||Homogenization and Localization for Composite Structures with Relieved Periodicity in the Thickness Direction
Nasution, Muhammad Ridlo Erdata
This thesis aims to develop a novel asymptotic expansion (AE) homogenization and localization analysis for advanced composite structures by relieving periodicity in the thickness direction. Introduction of relieved periodicity is an enhanced approach in homogenization and localization method whereby the years developed method usually implements the periodicity in three directions, i.e. in-plane and out-of-plane directions of the unit-cell. In this regard, a modified periodic function is introduced in the numerical formulation.
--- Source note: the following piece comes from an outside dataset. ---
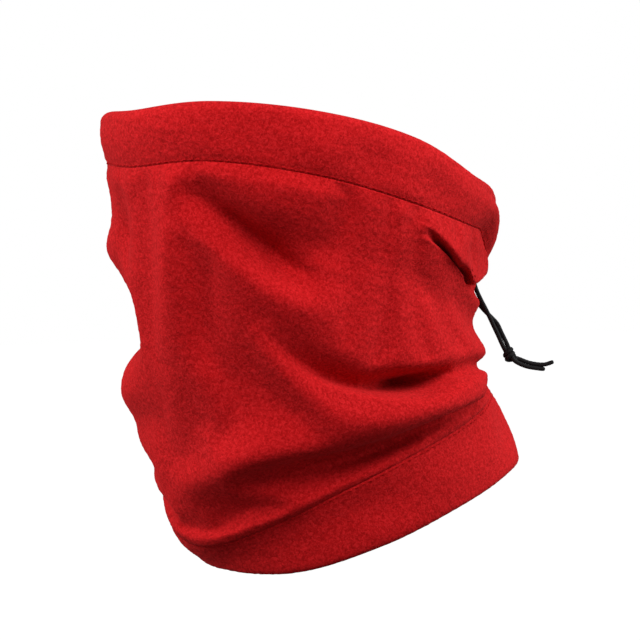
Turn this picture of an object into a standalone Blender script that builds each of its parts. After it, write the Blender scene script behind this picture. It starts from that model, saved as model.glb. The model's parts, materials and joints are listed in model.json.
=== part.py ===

The present formulation and finite element implementation of AE homogenization and localization method are given, and utilized to investigate several types of composites, namely 2-D laminated composites, brick composites, 3-D orthogonal interlock composites and sandwich composites. Homogenized thermomechanical properties and stress responses within the unit-cell due to application of thermal and mechanical loads are of the main interests. It is found that relieving periodicity in the thickness direction has larger influence on the analyses of composites having geometrical and/or material non-uniformity in the in-plane direction. Some certain results of homogenization and localization analysis are compared with analytical and finite element analysis results. Based on the obtained outcomes, it can be emphasized that the application of free-traction boundary condition only on the top and bottom surfaces of the macroscopic model cannot accurately simulate the real condition. The relieving periodicity throughout the thickness direction of unit-cell is necessary in order to be able to obtain the accurate results.